**Scripts that build objects:**
## BEGIN
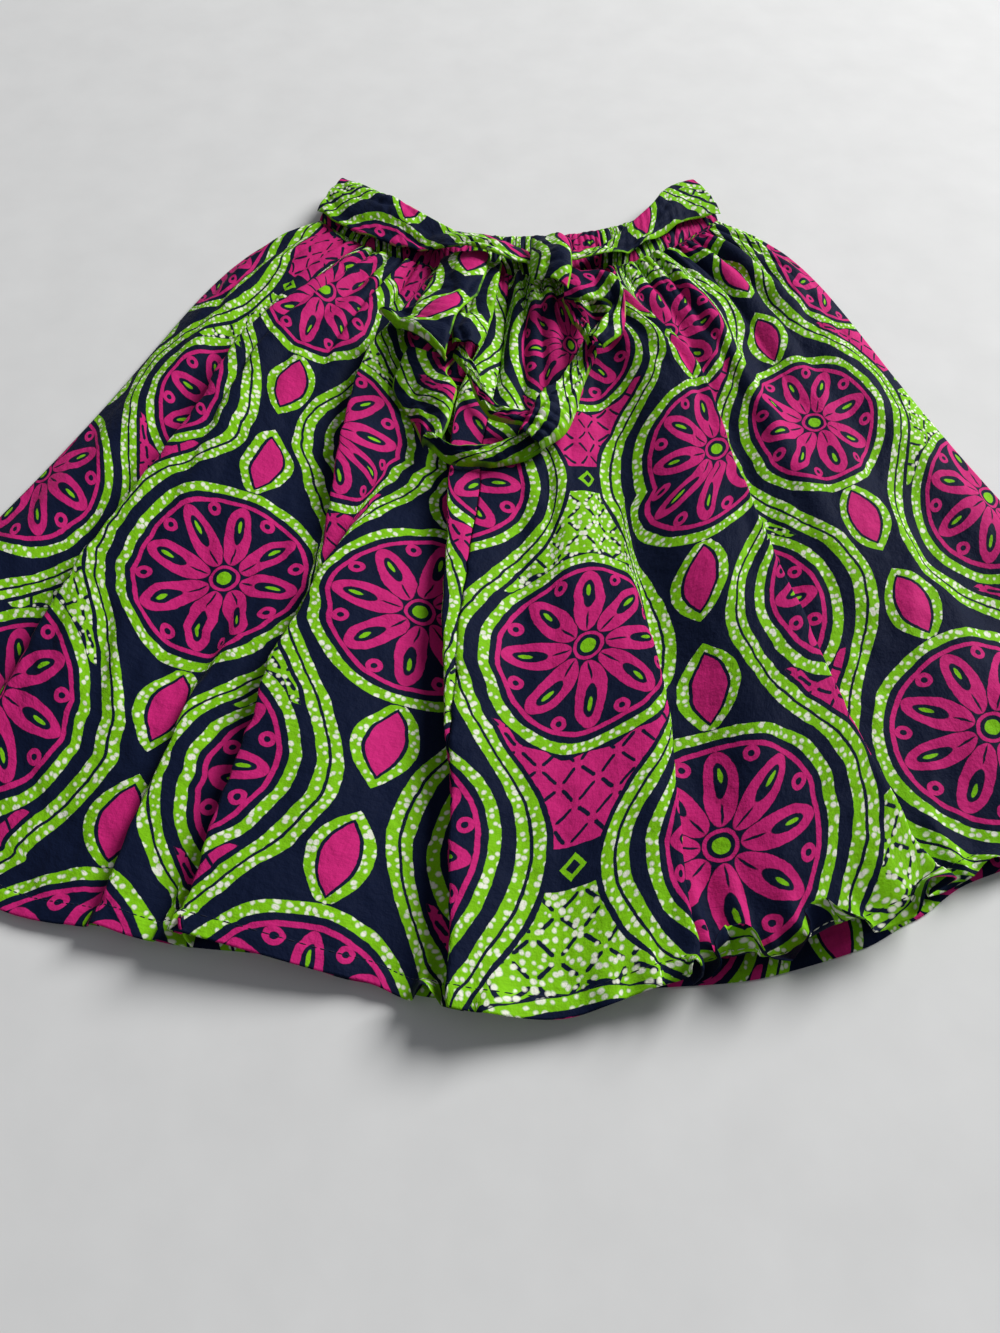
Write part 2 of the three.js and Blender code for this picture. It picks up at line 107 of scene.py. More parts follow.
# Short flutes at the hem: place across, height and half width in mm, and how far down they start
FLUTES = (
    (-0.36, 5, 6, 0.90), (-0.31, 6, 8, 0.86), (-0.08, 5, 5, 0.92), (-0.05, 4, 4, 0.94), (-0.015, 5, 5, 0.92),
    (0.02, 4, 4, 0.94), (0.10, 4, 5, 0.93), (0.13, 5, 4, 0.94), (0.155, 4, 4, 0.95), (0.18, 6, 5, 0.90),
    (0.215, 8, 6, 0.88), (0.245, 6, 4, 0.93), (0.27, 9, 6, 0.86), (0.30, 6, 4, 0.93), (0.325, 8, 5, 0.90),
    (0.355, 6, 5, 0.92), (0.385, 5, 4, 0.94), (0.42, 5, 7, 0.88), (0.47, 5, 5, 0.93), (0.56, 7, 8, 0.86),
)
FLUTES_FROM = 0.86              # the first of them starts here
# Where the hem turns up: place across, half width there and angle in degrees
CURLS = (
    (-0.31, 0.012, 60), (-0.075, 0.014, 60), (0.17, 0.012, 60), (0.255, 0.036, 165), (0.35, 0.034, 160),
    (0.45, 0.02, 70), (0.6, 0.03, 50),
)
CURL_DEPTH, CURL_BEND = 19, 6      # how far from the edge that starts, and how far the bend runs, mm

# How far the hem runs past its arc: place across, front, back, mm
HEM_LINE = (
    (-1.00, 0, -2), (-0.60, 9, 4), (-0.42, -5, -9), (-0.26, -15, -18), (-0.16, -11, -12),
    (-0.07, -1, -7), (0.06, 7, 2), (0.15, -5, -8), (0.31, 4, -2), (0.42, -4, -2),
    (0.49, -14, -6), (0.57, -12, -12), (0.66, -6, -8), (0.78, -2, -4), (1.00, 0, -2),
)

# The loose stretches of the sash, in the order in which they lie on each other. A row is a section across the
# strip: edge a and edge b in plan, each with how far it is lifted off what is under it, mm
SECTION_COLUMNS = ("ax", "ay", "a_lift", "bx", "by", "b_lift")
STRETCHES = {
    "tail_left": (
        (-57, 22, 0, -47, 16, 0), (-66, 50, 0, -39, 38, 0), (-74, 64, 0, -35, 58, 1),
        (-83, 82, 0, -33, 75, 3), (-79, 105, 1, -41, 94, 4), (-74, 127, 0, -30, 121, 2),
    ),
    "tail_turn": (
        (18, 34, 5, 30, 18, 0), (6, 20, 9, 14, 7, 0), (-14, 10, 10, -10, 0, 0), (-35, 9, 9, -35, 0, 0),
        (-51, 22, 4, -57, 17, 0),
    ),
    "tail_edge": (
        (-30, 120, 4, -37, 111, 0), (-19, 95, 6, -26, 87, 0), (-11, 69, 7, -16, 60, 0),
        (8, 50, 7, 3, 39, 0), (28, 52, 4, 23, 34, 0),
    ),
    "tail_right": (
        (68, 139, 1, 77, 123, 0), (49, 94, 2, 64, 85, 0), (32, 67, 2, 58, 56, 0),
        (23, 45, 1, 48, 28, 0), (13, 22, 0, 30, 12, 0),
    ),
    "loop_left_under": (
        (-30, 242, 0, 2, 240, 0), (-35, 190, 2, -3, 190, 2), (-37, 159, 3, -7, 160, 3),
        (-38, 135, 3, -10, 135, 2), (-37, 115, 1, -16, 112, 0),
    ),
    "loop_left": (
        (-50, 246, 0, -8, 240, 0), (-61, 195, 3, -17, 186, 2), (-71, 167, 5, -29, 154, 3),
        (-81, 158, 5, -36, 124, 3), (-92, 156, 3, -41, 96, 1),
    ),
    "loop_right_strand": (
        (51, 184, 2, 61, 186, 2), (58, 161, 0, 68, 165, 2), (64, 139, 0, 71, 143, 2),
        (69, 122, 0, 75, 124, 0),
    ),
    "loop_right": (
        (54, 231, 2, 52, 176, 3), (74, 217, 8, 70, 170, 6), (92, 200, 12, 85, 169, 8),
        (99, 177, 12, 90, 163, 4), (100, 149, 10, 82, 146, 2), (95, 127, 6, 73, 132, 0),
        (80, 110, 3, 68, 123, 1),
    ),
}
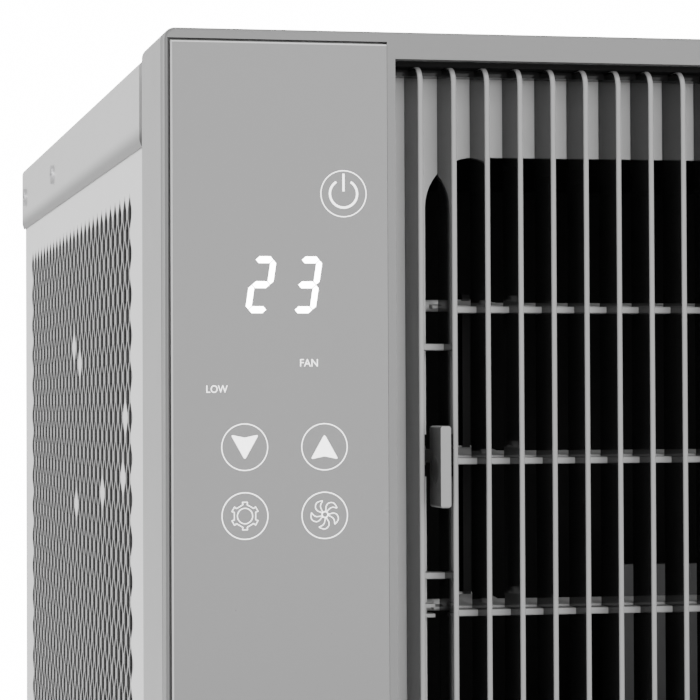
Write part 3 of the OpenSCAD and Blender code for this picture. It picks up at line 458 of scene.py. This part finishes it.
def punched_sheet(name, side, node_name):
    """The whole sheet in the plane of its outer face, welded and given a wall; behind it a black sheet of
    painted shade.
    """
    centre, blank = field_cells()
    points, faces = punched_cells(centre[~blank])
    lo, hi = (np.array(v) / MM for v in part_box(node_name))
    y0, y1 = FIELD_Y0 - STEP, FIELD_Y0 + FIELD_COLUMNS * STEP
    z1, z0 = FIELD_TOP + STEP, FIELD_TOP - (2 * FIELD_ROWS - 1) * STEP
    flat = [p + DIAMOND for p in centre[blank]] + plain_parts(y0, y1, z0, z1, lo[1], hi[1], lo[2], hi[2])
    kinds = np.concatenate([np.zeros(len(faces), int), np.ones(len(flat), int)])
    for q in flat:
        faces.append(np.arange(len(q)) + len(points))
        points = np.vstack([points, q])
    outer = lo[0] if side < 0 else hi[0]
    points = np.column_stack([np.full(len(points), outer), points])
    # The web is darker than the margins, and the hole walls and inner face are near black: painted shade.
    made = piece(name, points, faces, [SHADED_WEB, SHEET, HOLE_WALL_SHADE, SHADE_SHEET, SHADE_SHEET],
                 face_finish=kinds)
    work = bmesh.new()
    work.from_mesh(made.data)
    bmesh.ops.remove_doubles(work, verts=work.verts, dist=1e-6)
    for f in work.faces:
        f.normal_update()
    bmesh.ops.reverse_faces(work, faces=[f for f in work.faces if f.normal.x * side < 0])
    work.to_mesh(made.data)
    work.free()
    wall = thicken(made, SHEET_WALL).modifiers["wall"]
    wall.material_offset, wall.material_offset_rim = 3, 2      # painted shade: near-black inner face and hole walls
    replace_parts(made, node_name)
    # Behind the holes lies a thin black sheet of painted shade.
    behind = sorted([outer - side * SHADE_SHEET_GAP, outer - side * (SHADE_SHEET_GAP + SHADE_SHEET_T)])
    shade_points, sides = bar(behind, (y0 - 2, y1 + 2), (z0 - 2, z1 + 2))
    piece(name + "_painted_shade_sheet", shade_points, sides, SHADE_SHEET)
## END
Note every line above where the string "code" shows up, and copy those lines.

Write part 2 of the three.js and Blender code for this picture. It picks up at line 107 of scene.py. More parts follow.
Write part 3 of the OpenSCAD and Blender code for this picture. It picks up at line 458 of scene.py. This part finishes it.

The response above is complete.